Today, 8 of the 10 most valuable companies in the world have been funded by venture capital.

Source: June.so

We're at a unique moment where almost half of top 10 companies by market cap are still run by their founders.

Source: June.so

What happened to the rest of the founders? They retired.

From my sample data only two companies where founders were fired by their board. Cisco and Apple (Steve Jobs RIP 😢).

Source: June.so

The idea that the VC interest is to fire the founders is nonsense. The founders and the vision of the business are the financial product that the VCs sell to the public markets.

The professionally managed incumbents already exist.

When the founder leaves, after an initial phase of optimisation, these VC backed companies face the same challenges of any other professionally managed business.

Why you should build a business with other people's money

Do you have a personal connection with a specific problem you really want to work on?

Do you want to try and innovate radically?

Do you want to dedicate decades to your company?

If your answer is yes, the world is hungry to fund someone like you. Someone that dares to dream and executes on a grand scale.

What's even better for you, is that the VCs and LPs don't even make a lot of money in return - this is well known in the industry. The majority of funds deliver less returns than the public markets after paying their fees.

So as founder, you'll negotiate terms that are more favourable to you than to the funds investing in you. This is true even in today's climate.

The paradox gets to the extreme when you look at employee compensation. Everyone working at a startup is living a curious inversion of Marxist principles. In aggregate, the proletarians - employees selling their labour - are getting paid more than the value they generate.

The reality of bootstrapping

Bootstrapped businesses grow slower. So they get valued at a 2-4x multiple, while VC-backed multiples are anywhere between 8-20x (depending on how fast they're growing).

Say you want to build a company that eventually makes $100 million ARR. If you do it bootstrapping, it might take you over 20 years and your company will be worth around $200-400M.

But if you raise VC money, you can spend $100M to reach the revenue milestone at the cost of half your equity. By then your company will be worth anywhere around $0.8-2B, so you as a founder will end up getting more than a bootstrapper.
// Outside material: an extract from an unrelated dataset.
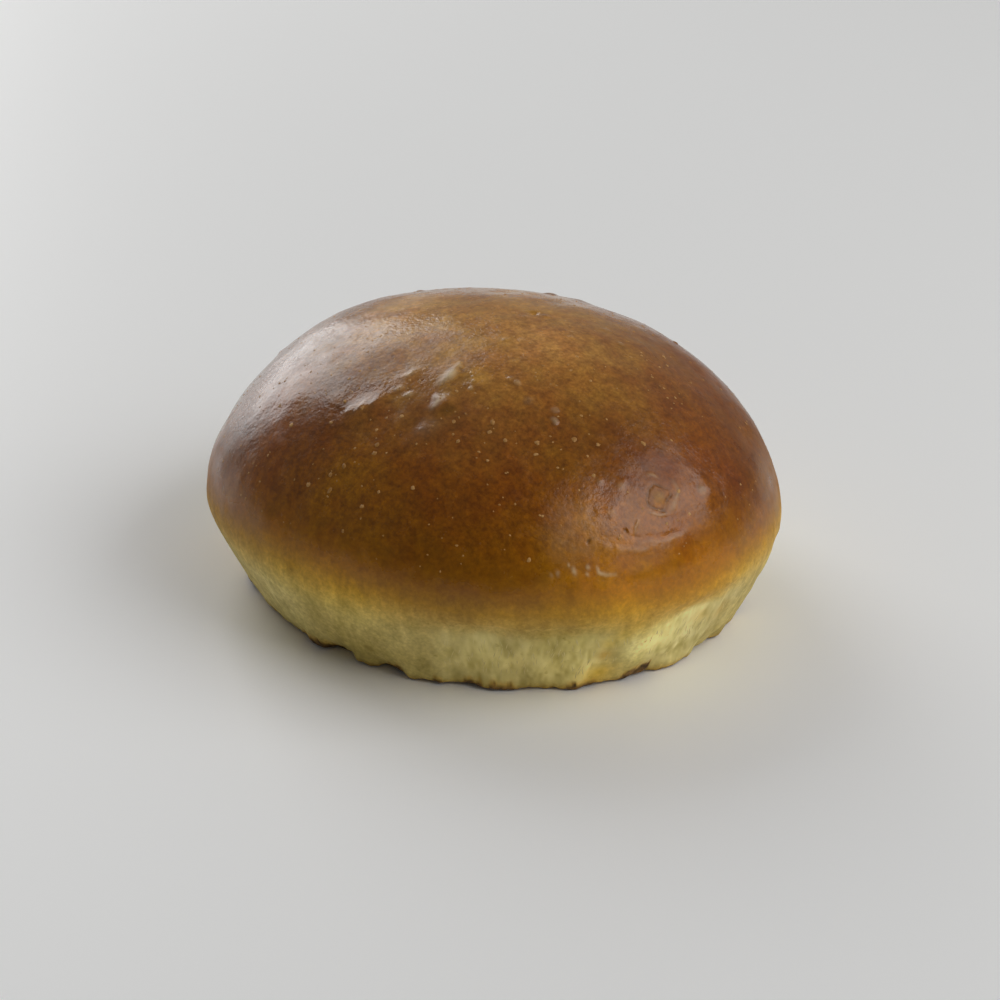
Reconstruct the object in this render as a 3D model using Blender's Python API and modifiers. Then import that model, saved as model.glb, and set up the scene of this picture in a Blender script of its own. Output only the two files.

The challenge though, is that you have to do it within half the of the time.

So the question is - can you achieve the same goal in half of the time, by spending other people's money?

Rejecting the System, Embracing the Fruits

Peter Levels frequently tweets saying that building a VC backed business is signing a deal with the devil.

He makes millions a year with no external funding and invests it all into ETFs:

And guess were this money ends up going?

Holdings of the VUAA S&P500 ETF

Into VC backed companies. A huge of which are still founder-led.

His own investing fuels the 8-20x multiples of fast growth VC backed companies.

And he's not the only one. Most of the stock market is now passively indexing, providing cheap capital for the next generation 0f visionaries:

Conclusion

I spend my days building June. In the past 4 years, we've helped many of our customers grow from zero to their first millions of revenue.

Over the next 10 years, some of them will become public companies and fuel the growth of your ETF portfolio.

The world needs more high agency founders with a vision, they're the next-generation bourgeois capitalists and the future of the S&P 500.

So what are you waiting for? Go build the future you want, with other people's money!